## TASK GOAL:
Work through the data line by line, gathering every line that has the word "scene".

## INPUT FOR THIS TASK:
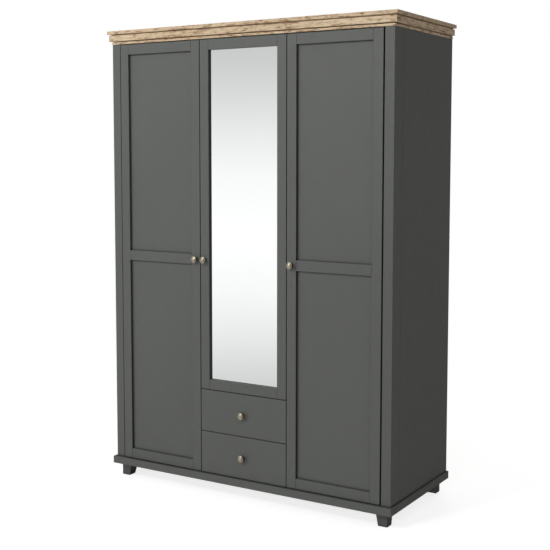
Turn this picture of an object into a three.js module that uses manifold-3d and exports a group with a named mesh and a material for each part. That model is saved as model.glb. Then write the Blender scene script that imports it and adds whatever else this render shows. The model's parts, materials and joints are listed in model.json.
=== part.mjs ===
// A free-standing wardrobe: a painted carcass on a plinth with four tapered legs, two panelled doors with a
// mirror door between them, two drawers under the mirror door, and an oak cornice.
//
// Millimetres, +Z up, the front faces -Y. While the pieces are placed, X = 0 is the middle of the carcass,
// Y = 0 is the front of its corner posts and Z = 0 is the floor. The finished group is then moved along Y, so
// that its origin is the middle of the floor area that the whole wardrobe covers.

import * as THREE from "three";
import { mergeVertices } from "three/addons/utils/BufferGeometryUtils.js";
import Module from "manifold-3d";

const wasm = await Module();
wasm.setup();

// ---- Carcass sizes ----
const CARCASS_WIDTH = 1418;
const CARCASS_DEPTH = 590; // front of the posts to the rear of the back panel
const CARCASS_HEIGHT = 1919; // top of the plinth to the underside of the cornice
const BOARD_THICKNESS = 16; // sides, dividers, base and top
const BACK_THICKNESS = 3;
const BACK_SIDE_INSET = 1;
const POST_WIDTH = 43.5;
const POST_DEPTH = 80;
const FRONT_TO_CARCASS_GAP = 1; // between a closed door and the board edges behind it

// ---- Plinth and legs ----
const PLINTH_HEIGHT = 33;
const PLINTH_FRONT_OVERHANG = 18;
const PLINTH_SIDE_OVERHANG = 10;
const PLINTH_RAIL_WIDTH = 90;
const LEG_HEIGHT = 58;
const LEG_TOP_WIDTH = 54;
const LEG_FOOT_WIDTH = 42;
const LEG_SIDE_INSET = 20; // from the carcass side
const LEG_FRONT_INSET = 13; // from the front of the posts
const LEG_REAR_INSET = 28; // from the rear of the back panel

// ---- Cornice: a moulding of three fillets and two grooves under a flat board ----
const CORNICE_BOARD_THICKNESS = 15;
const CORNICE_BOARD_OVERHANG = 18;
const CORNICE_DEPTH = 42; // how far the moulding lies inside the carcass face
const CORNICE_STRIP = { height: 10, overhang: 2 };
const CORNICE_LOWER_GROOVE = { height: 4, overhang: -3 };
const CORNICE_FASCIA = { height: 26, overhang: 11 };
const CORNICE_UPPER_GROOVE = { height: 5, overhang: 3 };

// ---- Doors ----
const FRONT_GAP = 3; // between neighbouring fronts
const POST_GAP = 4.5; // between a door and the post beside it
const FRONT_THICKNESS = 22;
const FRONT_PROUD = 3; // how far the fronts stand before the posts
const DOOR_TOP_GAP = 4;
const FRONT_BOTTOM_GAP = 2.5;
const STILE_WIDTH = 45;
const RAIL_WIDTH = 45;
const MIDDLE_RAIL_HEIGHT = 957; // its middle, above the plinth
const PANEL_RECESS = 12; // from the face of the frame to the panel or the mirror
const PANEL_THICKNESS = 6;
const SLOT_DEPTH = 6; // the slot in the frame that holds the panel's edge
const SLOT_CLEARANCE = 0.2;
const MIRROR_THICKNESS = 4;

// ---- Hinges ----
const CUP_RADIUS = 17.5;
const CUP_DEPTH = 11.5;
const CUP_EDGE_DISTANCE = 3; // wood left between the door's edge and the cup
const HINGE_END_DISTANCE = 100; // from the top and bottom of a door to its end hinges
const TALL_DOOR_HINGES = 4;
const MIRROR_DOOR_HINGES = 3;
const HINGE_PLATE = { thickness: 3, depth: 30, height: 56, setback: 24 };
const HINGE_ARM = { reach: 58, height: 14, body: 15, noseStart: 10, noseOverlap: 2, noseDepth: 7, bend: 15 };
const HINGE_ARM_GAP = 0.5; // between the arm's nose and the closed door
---
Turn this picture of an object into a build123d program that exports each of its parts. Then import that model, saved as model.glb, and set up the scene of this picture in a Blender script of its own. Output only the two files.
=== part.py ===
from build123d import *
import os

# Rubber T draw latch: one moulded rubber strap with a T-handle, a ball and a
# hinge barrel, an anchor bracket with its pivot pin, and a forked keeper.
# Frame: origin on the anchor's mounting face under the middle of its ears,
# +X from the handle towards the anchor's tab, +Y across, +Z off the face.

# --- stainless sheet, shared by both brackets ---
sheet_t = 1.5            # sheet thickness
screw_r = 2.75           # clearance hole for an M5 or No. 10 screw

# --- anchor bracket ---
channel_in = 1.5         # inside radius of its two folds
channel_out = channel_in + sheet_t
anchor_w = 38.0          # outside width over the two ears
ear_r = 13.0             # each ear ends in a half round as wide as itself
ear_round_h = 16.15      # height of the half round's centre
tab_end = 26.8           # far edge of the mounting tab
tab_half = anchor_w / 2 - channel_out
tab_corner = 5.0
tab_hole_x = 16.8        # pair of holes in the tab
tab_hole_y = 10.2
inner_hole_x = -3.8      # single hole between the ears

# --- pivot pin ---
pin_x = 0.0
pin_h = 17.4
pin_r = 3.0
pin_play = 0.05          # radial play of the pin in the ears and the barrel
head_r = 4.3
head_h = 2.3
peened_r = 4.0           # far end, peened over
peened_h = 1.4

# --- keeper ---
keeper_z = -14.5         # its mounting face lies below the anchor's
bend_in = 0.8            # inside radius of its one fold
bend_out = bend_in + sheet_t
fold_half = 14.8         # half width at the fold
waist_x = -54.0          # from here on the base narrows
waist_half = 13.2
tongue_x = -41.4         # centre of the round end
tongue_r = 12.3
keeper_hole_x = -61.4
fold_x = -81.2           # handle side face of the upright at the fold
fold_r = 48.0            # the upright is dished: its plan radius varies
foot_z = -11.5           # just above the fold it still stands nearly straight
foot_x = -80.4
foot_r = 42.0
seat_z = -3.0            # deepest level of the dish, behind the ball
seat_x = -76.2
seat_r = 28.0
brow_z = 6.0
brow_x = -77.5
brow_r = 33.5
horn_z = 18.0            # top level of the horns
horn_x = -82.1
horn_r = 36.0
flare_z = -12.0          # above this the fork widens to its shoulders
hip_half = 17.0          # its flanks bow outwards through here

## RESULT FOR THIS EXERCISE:
Turn this picture of an object into a three.js module that uses manifold-3d and exports a group with a named mesh and a material for each part. That model is saved as model.glb. Then write the Blender scene script that imports it and adds whatever else this render shows. The model's parts, materials and joints are listed in model.json.
Turn this picture of an object into a build123d program that exports each of its parts. Then import that model, saved as model.glb, and set up the scene of this picture in a Blender script of its own. Output only the two files.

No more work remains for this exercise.